BEGIN Dataset section
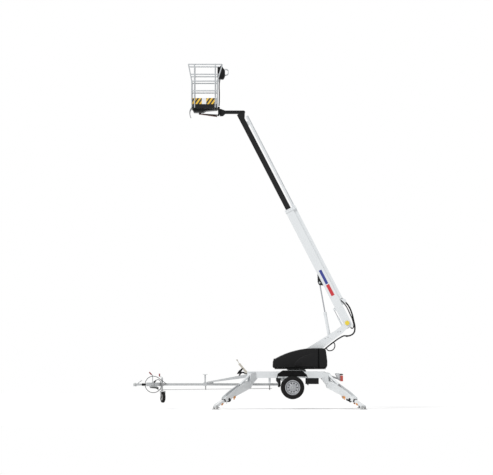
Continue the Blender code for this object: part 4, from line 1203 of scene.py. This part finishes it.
# %% Lift ram stem
LIFT_FOOT = Vector((2.237, 0, 1.974))
STEM_START = 0.741
STEM_END = 0.925
lift = (on_boom(LIFT_PIN_ALONG, LIFT_PIN_BACK) - LIFT_FOOT).normalized()
stem = rod(LIFT_FOOT + lift * STEM_START, LIFT_FOOT + lift * STEM_END, 0.0189, 24, 0)
settle(stem, "lift_rod_stem", polished, "lift_rod")
print("stem length:", round(STEM_END - STEM_START, 3))


# %% [markdown]
# The jockey wheel has a dished zinc disc and a small hub on each side. Grips are thick soft
# sleeves over the bare steel handles of the parking brake and the winder.

# %% Jockey wheel and grips
JOCKEY = Matrix.Translation((-2.445, -0.120, 0.325)) @ Matrix.Rotation(radians(-72), 4, "Z")
JOCKEY_OUT = 0.070
discs = []
for _, side in SIDES:
    start = (JOCKEY_OUT, side * 0.028, 0)
    discs.append(rod(start, (JOCKEY_OUT, side * 0.033, 0), 0.088, 40, 0.001))
    start = (JOCKEY_OUT, side * 0.030, 0)
    discs.append(rod(start, (JOCKEY_OUT, side * 0.042, 0), 0.034, 24, 0.002))
hub = merge(discs)
hub.data.transform(JOCKEY)
settle(hub, "jockey_hub", zinc_dull, "jockey_wheel")
grip = rod((-2.740, -0.060, 0.950), (-2.806, -0.060, 1.021), 0.019, 20, 0.004)
settle(grip, "brake_grip", red_grip, "chassis")
grip = rod((-2.519, -0.120, 0.905), (-2.519, -0.120, 0.982), 0.018, 20, 0.004)
settle(grip, "winder_grip", red_grip, "jockey_column")
print("towing gear dressed")


# %% [markdown]
# Each tail lamp sits in a folded zinc shell with a black hood over it. A shell is one outline
# pushed sideways about the lamp's middle, so both lamps share it.

# %% Tail lamps
LAMP_Y = 0.66
HOOD_HALF = 0.085
SHELL_HALF = 0.075
LAMP_SHELL = (
    (2.395, 0.978), (2.450, 0.992), (2.508, 0.990), (2.528, 0.940), (2.528, 0.790),
    (2.500, 0.790), (2.440, 0.885),
)
hoods = []
shells = []
for _, side in SIDES:
    y = side * LAMP_Y
    hoods.append(solid_box((2.510, y - HOOD_HALF, 0.945), (2.600, y + HOOD_HALF, 0.975), 0.006))
    shells.append(plate(LAMP_SHELL, y - SHELL_HALF, y + SHELL_HALF, 0.006))
settle(merge(hoods), "lamp_hoods", moulded, "chassis")
settle(merge(shells), "lamp_shells", zinc, "chassis")
print("tail lamps at y =", LAMP_Y)


# %% [markdown]
# The last black pieces under and on the frame are cut or moulded plates: the overrun lever
# below the coupling, the hangers of the axle, the shroud of the lever console, and the cover
# of the slewing drive.

# %% Black fittings on the chassis
OVERRUN_LEVER = (
    (-2.785, 0.599), (-2.600, 0.612), (-2.540, 0.590), (-2.556, 0.540), (-2.630, 0.565),
    (-2.785, 0.578),
)
HANGER = (
    (0.738, 0.8595), (0.868, 0.8595), (0.866, 0.640), (0.830, 0.600), (0.790, 0.610),
    (0.800, 0.700), (0.744, 0.775),
)
SHROUD = (
    (-0.362, 0.965), (-0.310, 1.055), (-0.225, 1.128), (-0.160, 1.140), (-0.205, 1.085),
    (-0.250, 0.985),
)
settle(plate(OVERRUN_LEVER, -0.024, 0.024, 0.004), "overrun_lever", satin, "chassis")
settle(merge(plate_pair(HANGER, 0.340, 0.366, 0.004)), "axle_hangers", satin, "chassis")
settle(plate(SHROUD, -0.250, -0.160, 0.012), "console_shroud", moulded, "chassis")
drive = solid_box((1.405, -0.110, 1.035), (1.575, 0.110, 1.080), 0.004)
settle(drive, "slew_drive", satin, "chassis")
print("chassis dressed")


# %% [markdown]
# The photograph was taken from far off, level with the trailer, so a long lens is used. The
# lens follows from the width that the frame has to show at the object's distance.

# %% Camera
FRAME_WIDTH = 13.80
CAMERA_FAR = 150.0
SENSOR = 36.0
TARGET = Vector((-0.087, 0.0, 4.790))
EYE = Vector((-0.087, -CAMERA_FAR, 1.600))

bpy.ops.object.select_all(action="DESELECT")
bpy.ops.object.camera_add(location=EYE)
camera = bpy.context.object
camera.rotation_euler = (TARGET - EYE).to_track_quat("-Z", "Y").to_euler()
camera.data.sensor_width = SENSOR
camera.data.lens = SENSOR * (TARGET - EYE).length / FRAME_WIDTH
camera.data.clip_end = 600
bpy.context.scene.camera = camera
print("lens:", round(camera.data.lens, 1))


# %% [markdown]
# The light is a pale sky and one soft sun, strong enough that white paint stays just below
# white. The sky is dimmer than it looks: Light Path shows it at full white to the camera and
# in metal, and at its real strength to everything that it lights.

# %% Sun and sky
SUN_STRENGTH = 1.7
SKY_STRENGTH = 0.65


def plain_view(tree):
    """1 where the camera sees a thing directly, in metal or through glass, and 0 elsewhere."""
    rays = node(tree, "ShaderNodeLightPath").outputs
    seen = math(tree, "MAXIMUM", rays["Is Camera Ray"], rays["Is Glossy Ray"])
    return math(tree, "MAXIMUM", seen, rays["Is Transmission Ray"])


bpy.ops.object.light_add(type="SUN", rotation=(radians(42), radians(-14), radians(-28)))
sun = bpy.context.object
sun.data.energy = SUN_STRENGTH
sun.data.angle = radians(14)

world = bpy.data.worlds.new("pale_sky")
bpy.context.scene.world = world
world.use_nodes = True
sky = world.node_tree
background = sky.nodes["Background"]
glow = math(sky, "MULTIPLY", plain_view(sky), 1 - SKY_STRENGTH)
sky.links.new(math(sky, "ADD", glow, SKY_STRENGTH), background.inputs["Strength"])
background.inputs["Color"].default_value = (1, 1, 1, 1)
print("sun:", SUN_STRENGTH, "sky:", SKY_STRENGTH)


# %% [markdown]
# The floor is a large pale sheet just under the feet. It is white to the camera and a little
# grey to the light that it bounces back, and it keeps the machine's shadow.

# %% Floor
bpy.ops.mesh.primitive_plane_add(size=90, location=(0, 10, -0.002))
floor = bpy.context.object
floor.name = "studio_floor"
made, tree, shader = new_finish("studio_floor", "white_paint")
patches = math(tree, "MULTIPLY", noise(tree, 0.8), 0.04)
shade = mix(tree, patches, (0.86, 0.86, 0.86), (0.80, 0.80, 0.80))
tree.links.new(mix(tree, plain_view(tree), shade, (1.0, 1.0, 1.0)), shader.inputs["Base Color"])
shader.inputs["Roughness"].default_value = 0.9
floor.data.materials.append(made)
bpy.context.scene.view_settings.view_transform = "Standard"
print("floor:", floor.name)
END Dataset section
Restate the data above exactly, keeping each word as it stands.

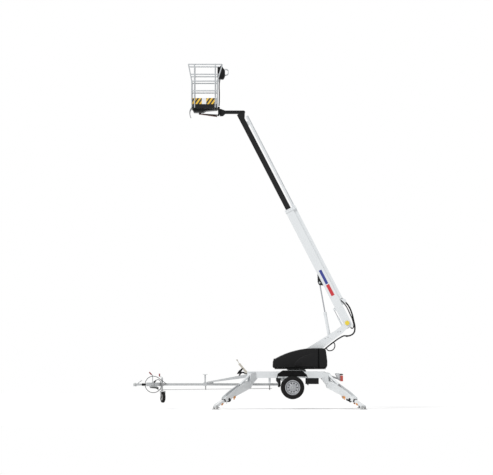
Continue the Blender code for this object: part 4, from line 1203 of scene.py. This part finishes it.
# %% Lift ram stem
LIFT_FOOT = Vector((2.237, 0, 1.974))
STEM_START = 0.741
STEM_END = 0.925
lift = (on_boom(LIFT_PIN_ALONG, LIFT_PIN_BACK) - LIFT_FOOT).normalized()
stem = rod(LIFT_FOOT + lift * STEM_START, LIFT_FOOT + lift * STEM_END, 0.0189, 24, 0)
settle(stem, "lift_rod_stem", polished, "lift_rod")
print("stem length:", round(STEM_END - STEM_START, 3))


# %% [markdown]
# The jockey wheel has a dished zinc disc and a small hub on each side. Grips are thick soft
# sleeves over the bare steel handles of the parking brake and the winder.

# %% Jockey wheel and grips
JOCKEY = Matrix.Translation((-2.445, -0.120, 0.325)) @ Matrix.Rotation(radians(-72), 4, "Z")
JOCKEY_OUT = 0.070
discs = []
for _, side in SIDES:
    start = (JOCKEY_OUT, side * 0.028, 0)
    discs.append(rod(start, (JOCKEY_OUT, side * 0.033, 0), 0.088, 40, 0.001))
    start = (JOCKEY_OUT, side * 0.030, 0)
    discs.append(rod(start, (JOCKEY_OUT, side * 0.042, 0), 0.034, 24, 0.002))
hub = merge(discs)
hub.data.transform(JOCKEY)
settle(hub, "jockey_hub", zinc_dull, "jockey_wheel")
grip = rod((-2.740, -0.060, 0.950), (-2.806, -0.060, 1.021), 0.019, 20, 0.004)
settle(grip, "brake_grip", red_grip, "chassis")
grip = rod((-2.519, -0.120, 0.905), (-2.519, -0.120, 0.982), 0.018, 20, 0.004)
settle(grip, "winder_grip", red_grip, "jockey_column")
print("towing gear dressed")


# %% [markdown]
# Each tail lamp sits in a folded zinc shell with a black hood over it. A shell is one outline
# pushed sideways about the lamp's middle, so both lamps share it.

# %% Tail lamps
LAMP_Y = 0.66
HOOD_HALF = 0.085
SHELL_HALF = 0.075
LAMP_SHELL = (
    (2.395, 0.978), (2.450, 0.992), (2.508, 0.990), (2.528, 0.940), (2.528, 0.790),
    (2.500, 0.790), (2.440, 0.885),
)
hoods = []
shells = []
for _, side in SIDES:
    y = side * LAMP_Y
    hoods.append(solid_box((2.510, y - HOOD_HALF, 0.945), (2.600, y + HOOD_HALF, 0.975), 0.006))
    shells.append(plate(LAMP_SHELL, y - SHELL_HALF, y + SHELL_HALF, 0.006))
settle(merge(hoods), "lamp_hoods", moulded, "chassis")
settle(merge(shells), "lamp_shells", zinc, "chassis")
print("tail lamps at y =", LAMP_Y)


# %% [markdown]
# The last black pieces under and on the frame are cut or moulded plates: the overrun lever
# below the coupling, the hangers of the axle, the shroud of the lever console, and the cover
# of the slewing drive.

# %% Black fittings on the chassis
OVERRUN_LEVER = (
    (-2.785, 0.599), (-2.600, 0.612), (-2.540, 0.590), (-2.556, 0.540), (-2.630, 0.565),
    (-2.785, 0.578),
)
HANGER = (
    (0.738, 0.8595), (0.868, 0.8595), (0.866, 0.640), (0.830, 0.600), (0.790, 0.610),
    (0.800, 0.700), (0.744, 0.775),
)
SHROUD = (
    (-0.362, 0.965), (-0.310, 1.055), (-0.225, 1.128), (-0.160, 1.140), (-0.205, 1.085),
    (-0.250, 0.985),
)
settle(plate(OVERRUN_LEVER, -0.024, 0.024, 0.004), "overrun_lever", satin, "chassis")
settle(merge(plate_pair(HANGER, 0.340, 0.366, 0.004)), "axle_hangers", satin, "chassis")
settle(plate(SHROUD, -0.250, -0.160, 0.012), "console_shroud", moulded, "chassis")
drive = solid_box((1.405, -0.110, 1.035), (1.575, 0.110, 1.080), 0.004)
settle(drive, "slew_drive", satin, "chassis")
print("chassis dressed")


# %% [markdown]
# The photograph was taken from far off, level with the trailer, so a long lens is used. The
# lens follows from the width that the frame has to show at the object's distance.

# %% Camera
FRAME_WIDTH = 13.80
CAMERA_FAR = 150.0
SENSOR = 36.0
TARGET = Vector((-0.087, 0.0, 4.790))
EYE = Vector((-0.087, -CAMERA_FAR, 1.600))

bpy.ops.object.select_all(action="DESELECT")
bpy.ops.object.camera_add(location=EYE)
camera = bpy.context.object
camera.rotation_euler = (TARGET - EYE).to_track_quat("-Z", "Y").to_euler()
camera.data.sensor_width = SENSOR
camera.data.lens = SENSOR * (TARGET - EYE).length / FRAME_WIDTH
camera.data.clip_end = 600
bpy.context.scene.camera = camera
print("lens:", round(camera.data.lens, 1))


# %% [markdown]
# The light is a pale sky and one soft sun, strong enough that white paint stays just below
# white. The sky is dimmer than it looks: Light Path shows it at full white to the camera and
# in metal, and at its real strength to everything that it lights.

# %% Sun and sky
SUN_STRENGTH = 1.7
SKY_STRENGTH = 0.65


def plain_view(tree):
    """1 where the camera sees a thing directly, in metal or through glass, and 0 elsewhere."""
    rays = node(tree, "ShaderNodeLightPath").outputs
    seen = math(tree, "MAXIMUM", rays["Is Camera Ray"], rays["Is Glossy Ray"])
    return math(tree, "MAXIMUM", seen, rays["Is Transmission Ray"])


bpy.ops.object.light_add(type="SUN", rotation=(radians(42), radians(-14), radians(-28)))
sun = bpy.context.object
sun.data.energy = SUN_STRENGTH
sun.data.angle = radians(14)

world = bpy.data.worlds.new("pale_sky")
bpy.context.scene.world = world
world.use_nodes = True
sky = world.node_tree
background = sky.nodes["Background"]
glow = math(sky, "MULTIPLY", plain_view(sky), 1 - SKY_STRENGTH)
sky.links.new(math(sky, "ADD", glow, SKY_STRENGTH), background.inputs["Strength"])
background.inputs["Color"].default_value = (1, 1, 1, 1)
print("sun:", SUN_STRENGTH, "sky:", SKY_STRENGTH)


# %% [markdown]
# The floor is a large pale sheet just under the feet. It is white to the camera and a little
# grey to the light that it bounces back, and it keeps the machine's shadow.

# %% Floor
bpy.ops.mesh.primitive_plane_add(size=90, location=(0, 10, -0.002))
floor = bpy.context.object
floor.name = "studio_floor"
made, tree, shader = new_finish("studio_floor", "white_paint")
patches = math(tree, "MULTIPLY", noise(tree, 0.8), 0.04)
shade = mix(tree, patches, (0.86, 0.86, 0.86), (0.80, 0.80, 0.80))
tree.links.new(mix(tree, plain_view(tree), shade, (1.0, 1.0, 1.0)), shader.inputs["Base Color"])
shader.inputs["Roughness"].default_value = 0.9
floor.data.materials.append(made)
bpy.context.scene.view_settings.view_transform = "Standard"
print("floor:", floor.name)